The testimony upon which plaintiffs rely to establish their contention consists of statements and admissions claimed to have been made by J. Ford Hodge to Mrs. V. E. Ellis, his surviving sister, to Joe Ellis, his nephew, to Dr. B. L. Hodge, his brother, and to Tobin R. Hodge, his son. Such testimony, at best, is of little probative force, especially in a case of this kind, where the facts sought to be proved are neither supported by nor consonant with surrounding circumstances. J. Ford Hodge died a poor man, and this suit was filed more than four years after his death.

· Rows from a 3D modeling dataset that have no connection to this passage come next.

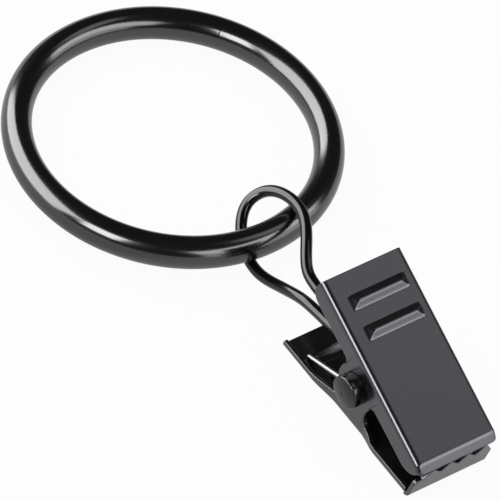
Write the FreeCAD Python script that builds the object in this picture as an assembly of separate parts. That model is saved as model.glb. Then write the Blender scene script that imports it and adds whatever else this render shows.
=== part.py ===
import FreeCAD, Part
import math
import os

# Curtain ring with a sprung clip, lying as it comes to rest.
# The origin is the centre of the ring, +Z is up, and the clip reaches out along -Y.
# Every size is in millimetres and every angle in degrees.

os.makedirs("parts", exist_ok=True)

# Ring: a round rod of oval section
RING_INNER = 38.0
RING_RADIAL = 4.15
RING_AXIAL = 4.8

# Eyelet: one wire, looped round the ring and bent into two eyes on the pin
WIRE = 1.6
UNDER_PLAY = 0.12
OVER_PLAY = 0.76
EYELET_REACH = 28.85
EYE_PLAY = 0.06
EYE_TURN = 305.0
LEG_PITCH = 1.72
RIGHT_LEG_FALL = 3.3
LEFT_LEG_FALL = 4.8
LOOP_SIDE = 6.0
LOOP_LENGTH = 12.9
LOOP_BEND = 0.47

# Jaws: two folded sheets
SHEET = 0.6
FOLD_RADIUS = 0.75
NEST_PLAY = 0.05
FRONT_WIDTH = 13.2
CLIP_SIDE = -1.3
FRONT_RISE = 25.6
JAW_ANGLE = 22.8

# Front jaw, measured from the pin's axis
FRONT_HEIGHT = 4.9
FRONT_HANDLE = 13.9
FRONT_CREASE = 13.16
LIP_LENGTH = 1.4
LIP_ANGLE = 27.0
FRONT_EAR = 3.35
FRONT_TAB_RADIUS = 3.5
FRONT_TAB_FILLET = 0.8
EAR_HANDLE_ROUND = 2.0
EAR_LIP_ROUND = 2.8
LIP_CORNER_ROUND = 0.5

# Back jaw, measured from the pin's axis
BACK_HEIGHT = 7.4
BACK_HANDLE = 14.05
BACK_REACH = 14.05
TIP_RADIUS = 0.9
TIP_FOLD = 81.0
TEETH_GAP = 0.08
BACK_FLANGE = 1.3
BACK_SHOULDER = 1.95
SHOULDER_TIP_SLOPE = 1.0
SHOULDER_HANDLE_SLOPE = 4.0
BACK_TAB_RADIUS = 2.5
BACK_TAB_ROUND = 1.6
BACK_INSET = 0.15
WAIST_HALF = 2.7
WAIST_TIP_RUN = 3.5
WAIST_HANDLE_RUN = 5.0

# Teeth on the back jaw's turned-up tip
TIP_CORNER_ROUND = 0.8
TOOTH_COUNT = 4
TOOTH_PITCH = 2.87
TOOTH_DEPTH = 1.4
TOOTH_NOTCH = 2.5
TOOTH_LEAN = 0.24

# Two pressed grip ridges on each handle
RIDGE_LENGTH = 9.4
RIDGE_WIDTH = 2.2
RIDGE_HEIGHT = 0.55
RIDGE_HIP = 0.95
RIDGE_PLACES = (9.75, 5.35)

# The teeth and ridges are pressed this far to +X of the jaws' middle
PRESS_SIDE = 0.45

# Rivet
PIN_RADIUS = 1.0
PIN_PLAY = 0.03
HEAD_RADIUS = 2.35
HEAD_HEIGHT = 1.75
HEAD_DOME = 0.28
DIMPLE_RADIUS = 0.28

# Double torsion spring
SPRING_WIRE = 0.75
COIL_RADIUS = 1.9
COIL_GAP = 0.03
COIL_ROOM = 0.08
SPRING_SIDE_PLAY = 0.15
BACK_ARM_LENGTH = 12.0
BRIDGE_LENGTH = 9.6
BRIDGE_BEND = 0.45

# Length that runs well past both jaws, for shapes that only cut
FAR = 30.0

# Places that follow from the sizes above
RING_CENTRE_LINE = RING_INNER / 2 + RING_RADIAL / 2
RING_TILT = math.degrees(math.asin((WIRE + UNDER_PLAY) / (2 * RING_CENTRE_LINE)))
CROSSING_OUT = RING_CENTRE_LINE * math.cos(math.radians(RING_TILT))
CROSSING_UP = RING_CENTRE_LINE * math.sin(math.radians(RING_TILT))
FLOOR = -CROSSING_UP - RING_AXIAL / 2
BACK_NARROW = FRONT_WIDTH / 2 - SHEET - NEST_PLAY
BACK_WIDE = FRONT_WIDTH / 2 - BACK_INSET
BACK_RISE = FRONT_RISE - JAW_ANGLE
TIP_CENTRE = TIP_RADIUS - BACK_REACH
PIN_OUT = CROSSING_OUT + EYELET_REACH


def pin_height():
    """Height of the pin's axis with the back jaw's folded tip on the floor."""
    rise = math.radians(BACK_RISE)
    below = (BACK_HEIGHT - TIP_RADIUS) * math.cos(rise) - TIP_CENTRE * math.sin(rise) + TIP_RADIUS
    return FLOOR + below


PIN_UP = pin_height()


def vec(x, y, z):
    return FreeCAD.Vector(x, y, z)


X_AXIS = vec(1, 0, 0)
Y_AXIS = vec(0, 1, 0)
Z_AXIS = vec(0, 0, 1)
ORIGIN = vec(0, 0, 0)


def polygon_prism(points, start, along):
    """Prism of a closed outline of 3-D points, moved by start and swept by along."""
    corners = [p + start for p in points]
    wire = Part.makePolygon(corners + [corners[0]])
    return Part.Face(wire).extrude(along)


def side_prism(outline, half_width):
    """Prism across the width, of an outline in (y, z)."""
    points = [vec(0, y, z) for y, z in outline]
    return polygon_prism(points, vec(-half_width, 0, 0), vec(2 * half_width, 0, 0))


def across(radius, y, z, half_width):
    """Cylinder across the width about (y, z)."""
    return Part.makeCylinder(radius, 2 * half_width, vec(-half_width, y, z), X_AXIS)


def block(low, high):
    size = high - low
    return Part.makeBox(size.x, size.y, size.z, low)


def channel_section(half, top, y, radius):
    """Closed outline across the jaws at y, far down from top, its two upper corners rounded."""
    bite = radius * (1 - math.sqrt(0.5))
    right = [vec(half, y, top - radius), vec(half - bite, y, top - bite), vec(half - radius, y, top)]
    left = [vec(radius - half, y, top), vec(bite - half, y, top - bite), vec(-half, y, top - radius)]
    floor = [vec(-half, y, -FAR), vec(half, y, -FAR)]
    edges = [
        Part.makeLine(floor[1], right[0]),
        Part.Arc(*right).toShape(),
        Part.makeLine(right[2], left[0]),
        Part.Arc(*left).toShape(),
        Part.makeLine(left[2], floor[0]),
        Part.makeLine(floor[0], floor[1]),
    ]
    return Part.Wire(edges)


def channel(half, top, radius):
    """Bar along Y, longer than the jaws, whose two upper long edges are rounded."""
    return Part.Face(channel_section(half, top, -FAR, radius)).extrude(vec(0, 2 * FAR, 0))


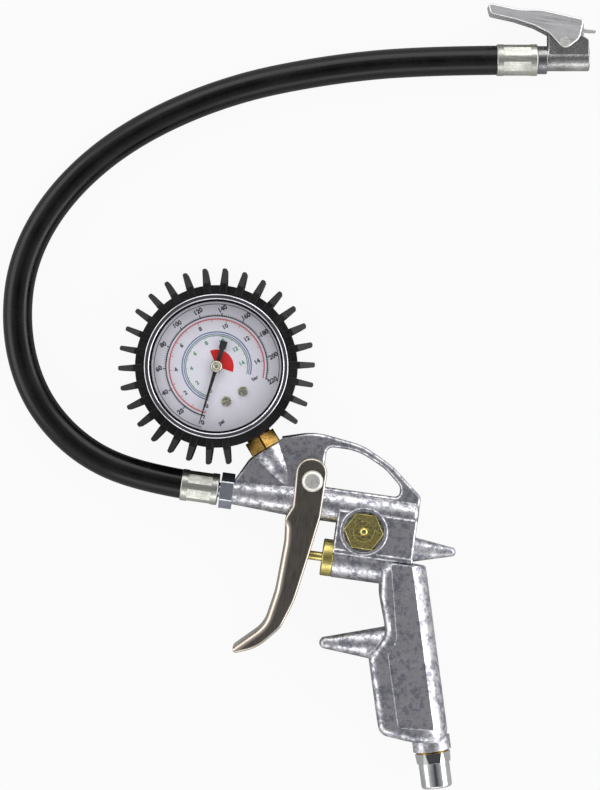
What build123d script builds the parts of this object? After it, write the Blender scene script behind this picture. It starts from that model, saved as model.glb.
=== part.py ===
"""Pistol-grip tyre inflator with a dial gauge, a rubber hose and a clip-on chuck.

The tool lies on its side: X runs along the barrel towards the rear, Y towards the
gauge, Z up through the dial. Lengths are millimetres and angles are degrees. Every
function draws its piece with the trigger pivot at (0, 0) and the barrel's middle
plane at z = 0; the last section stands the whole tool on the floor.
"""

import copy
import math
import os

from build123d import *

# ---------------------------------------------------------------- driving dimensions
RUN = 0.05  # radial clearance of a running fit
GAP = 0.3  # clearance between pieces that pass each other
SIDE_HALF = 13.0  # floor to middle plane: half the thickness of grip and boot

# barrel, from the hose nut at the nose to the closed rear end
BARREL_Y = -9.7
NOSE_X = -34.0
REAR_X = 48.5
NOSE_R = 5.6
TUBE_R = 7.3
NOSE_TAPER = 30.0
AIR_R = 3.2
AIR_END_X = 42.0

# web plate and hanger arch
WEB_T = 8.0
ARCH_EDGE_R = 1.5

# gauge stem: it screws square into a slanted face, whose middle is here
BOSS_X = -22.27
BOSS_Y = 11.36
STEM_TILT = 39.0
BOSS_R = 7.3
BOSS_ROOT_R = 3.6
BOSS_L = 21.0
STEM_THREAD_R = 4.8
STEM_THREAD_L = 9.0
NOSE_THREAD_R = 3.9
NOSE_THREAD_L = 8.0

# valve block, trigger valve and bleed valve
BLOCK_X0 = 13.0
BLOCK_Y0 = -29.0
BLOCK_Y1 = -10.5
BLOCK_HALF = 8.5
LEDGE_H = 2.5
LEDGE_HALF = 9.4
VALVE_Y = -32.7
HOUSING_X0 = 13.8
HOUSING_X1 = 40.0
CHAMBER_R = 6.0
HOUSING_WALL = 2.3
CHAMBER_END_X = 48.0
HOUSING_R = CHAMBER_R + HOUSING_WALL
BLEED_X = 25.4
BLEED_Y = -18.8
RING_WALL = 1.6
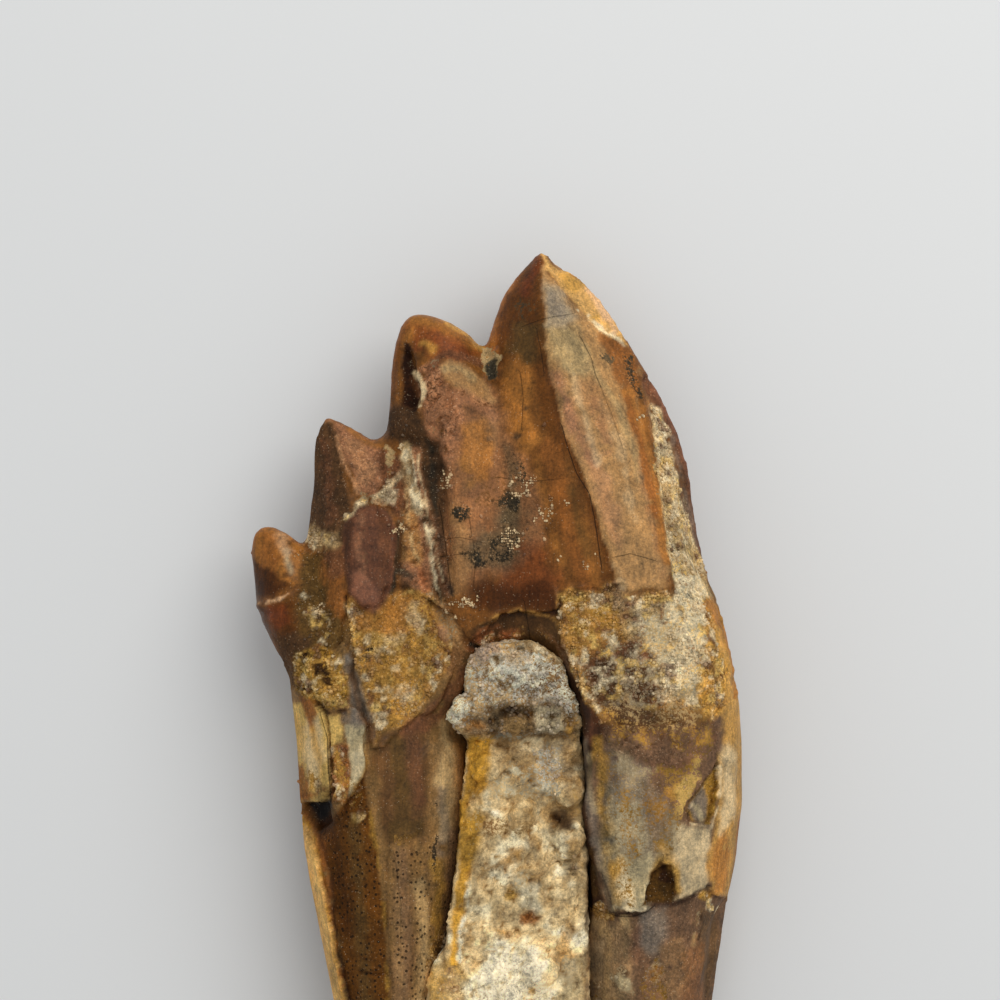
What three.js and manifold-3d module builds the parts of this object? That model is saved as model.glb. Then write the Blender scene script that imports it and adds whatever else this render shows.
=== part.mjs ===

The declarations and admissions upon which plaintiffs rely were known by the son, the brother, the sister, and nephew of the deceased, and it is not likely that these admissions remained unknown to plaintiffs for over four years. The deceased himself is not likely to have ended his days in dire poverty without making an effort to recover what was due to him, if his sons Duke and Wesley owed him the amounts claimed in this suit. On the other hand, it is shown by the testimony of Duke and Wesley that the property which they bought was paid for from their own funds, and there is nothing improbable as to the manner in which they acquired and earned these funds. We do not believe that plaintiffs have proved their alternative demand against the two real defendants in this case, Duke and Wesley J. Hodge. The proof which plaintiffs offer in support of their last demand for $2,000 against Duke and $3,800 against Wesley J. Hodge rests on still weaker foundation. The district court ignored and therefore refused this part of the plaintiffs’ demand, and, we believe, properly.

For these reasons, the judgment appealed from is avoided and reversed, and plaintiffs’ demand is rejected, at their costs.

Rehearing refused by Division- B, composed of Justices O’NIELL, HAND, and BAKER.